::: Provided records :::

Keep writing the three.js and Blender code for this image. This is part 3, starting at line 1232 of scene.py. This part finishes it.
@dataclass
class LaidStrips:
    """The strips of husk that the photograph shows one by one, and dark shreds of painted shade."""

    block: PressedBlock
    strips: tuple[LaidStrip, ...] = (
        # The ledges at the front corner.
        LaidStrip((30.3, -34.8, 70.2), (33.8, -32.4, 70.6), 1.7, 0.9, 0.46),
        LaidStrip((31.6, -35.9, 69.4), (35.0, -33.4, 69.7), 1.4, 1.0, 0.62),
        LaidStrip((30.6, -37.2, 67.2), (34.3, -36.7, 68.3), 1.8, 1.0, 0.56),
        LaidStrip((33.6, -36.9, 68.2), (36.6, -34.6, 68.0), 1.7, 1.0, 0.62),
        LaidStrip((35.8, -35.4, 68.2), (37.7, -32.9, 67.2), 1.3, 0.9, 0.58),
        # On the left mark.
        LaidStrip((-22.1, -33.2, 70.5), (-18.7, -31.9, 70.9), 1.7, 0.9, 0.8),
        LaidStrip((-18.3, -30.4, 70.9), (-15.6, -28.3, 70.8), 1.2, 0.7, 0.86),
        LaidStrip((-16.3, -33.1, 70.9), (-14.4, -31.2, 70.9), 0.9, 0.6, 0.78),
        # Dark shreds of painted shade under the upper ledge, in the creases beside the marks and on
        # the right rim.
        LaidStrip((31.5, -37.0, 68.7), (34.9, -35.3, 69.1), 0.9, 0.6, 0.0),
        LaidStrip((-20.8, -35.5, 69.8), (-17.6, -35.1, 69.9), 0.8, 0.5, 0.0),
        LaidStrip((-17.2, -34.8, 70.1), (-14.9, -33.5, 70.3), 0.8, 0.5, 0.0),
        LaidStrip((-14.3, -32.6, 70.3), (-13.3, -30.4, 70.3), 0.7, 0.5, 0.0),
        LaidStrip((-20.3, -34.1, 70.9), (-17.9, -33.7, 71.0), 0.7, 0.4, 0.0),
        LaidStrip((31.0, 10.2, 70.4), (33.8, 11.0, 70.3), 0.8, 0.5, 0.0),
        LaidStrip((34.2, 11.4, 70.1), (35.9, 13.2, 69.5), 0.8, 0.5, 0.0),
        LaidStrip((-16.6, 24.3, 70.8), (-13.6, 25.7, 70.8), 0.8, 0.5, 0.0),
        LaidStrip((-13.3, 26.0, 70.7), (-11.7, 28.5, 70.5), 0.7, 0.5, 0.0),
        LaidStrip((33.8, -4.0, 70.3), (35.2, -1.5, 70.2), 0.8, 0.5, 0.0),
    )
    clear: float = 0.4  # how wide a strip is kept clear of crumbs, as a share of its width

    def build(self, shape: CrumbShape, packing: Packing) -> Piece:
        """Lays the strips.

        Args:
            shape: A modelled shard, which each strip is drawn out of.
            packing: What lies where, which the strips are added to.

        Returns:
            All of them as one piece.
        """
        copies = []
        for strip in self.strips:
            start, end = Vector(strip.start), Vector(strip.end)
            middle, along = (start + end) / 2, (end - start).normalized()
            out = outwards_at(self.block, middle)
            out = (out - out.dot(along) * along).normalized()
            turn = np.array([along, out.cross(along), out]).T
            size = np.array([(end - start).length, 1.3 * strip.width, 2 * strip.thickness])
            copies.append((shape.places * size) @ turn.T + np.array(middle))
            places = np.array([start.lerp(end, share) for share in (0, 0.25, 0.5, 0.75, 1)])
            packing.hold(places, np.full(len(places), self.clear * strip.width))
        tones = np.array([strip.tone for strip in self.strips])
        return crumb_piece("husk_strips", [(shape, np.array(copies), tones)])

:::
::: Provided records :::

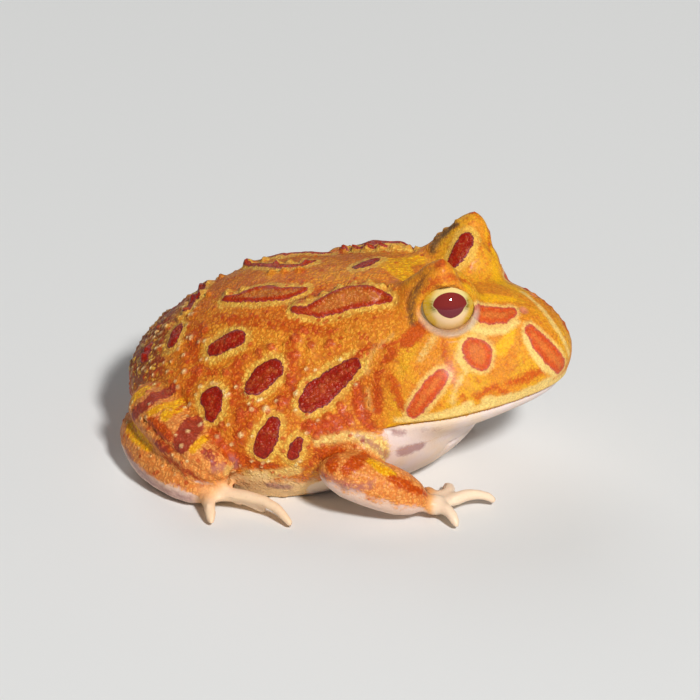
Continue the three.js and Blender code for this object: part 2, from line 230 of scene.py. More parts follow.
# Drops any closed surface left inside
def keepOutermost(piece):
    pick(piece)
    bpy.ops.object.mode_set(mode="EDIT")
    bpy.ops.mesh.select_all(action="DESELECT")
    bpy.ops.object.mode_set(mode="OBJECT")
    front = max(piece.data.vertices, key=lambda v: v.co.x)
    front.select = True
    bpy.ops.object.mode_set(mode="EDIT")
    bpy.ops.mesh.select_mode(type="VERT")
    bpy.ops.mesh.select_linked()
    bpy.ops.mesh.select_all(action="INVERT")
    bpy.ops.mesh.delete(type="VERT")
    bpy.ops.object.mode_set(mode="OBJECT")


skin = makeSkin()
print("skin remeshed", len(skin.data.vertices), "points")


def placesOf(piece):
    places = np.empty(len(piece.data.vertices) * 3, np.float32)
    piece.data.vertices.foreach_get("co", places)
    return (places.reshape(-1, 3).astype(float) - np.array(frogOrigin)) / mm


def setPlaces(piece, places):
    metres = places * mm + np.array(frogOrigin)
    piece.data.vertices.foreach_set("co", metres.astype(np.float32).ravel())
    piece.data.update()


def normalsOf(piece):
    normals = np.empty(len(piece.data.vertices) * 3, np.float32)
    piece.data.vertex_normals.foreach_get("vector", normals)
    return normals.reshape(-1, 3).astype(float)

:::

What to do:
In the listing above, find the line with "Keep writing the" and the line with "strips of husk", then print exactly those two lines and every line between them, and nothing more.

Final result:
Keep writing the three.js and Blender code for this image. This is part 3, starting at line 1232 of scene.py. This part finishes it.
@dataclass
class LaidStrips:
    """The strips of husk that the photograph shows one by one, and dark shreds of painted shade."""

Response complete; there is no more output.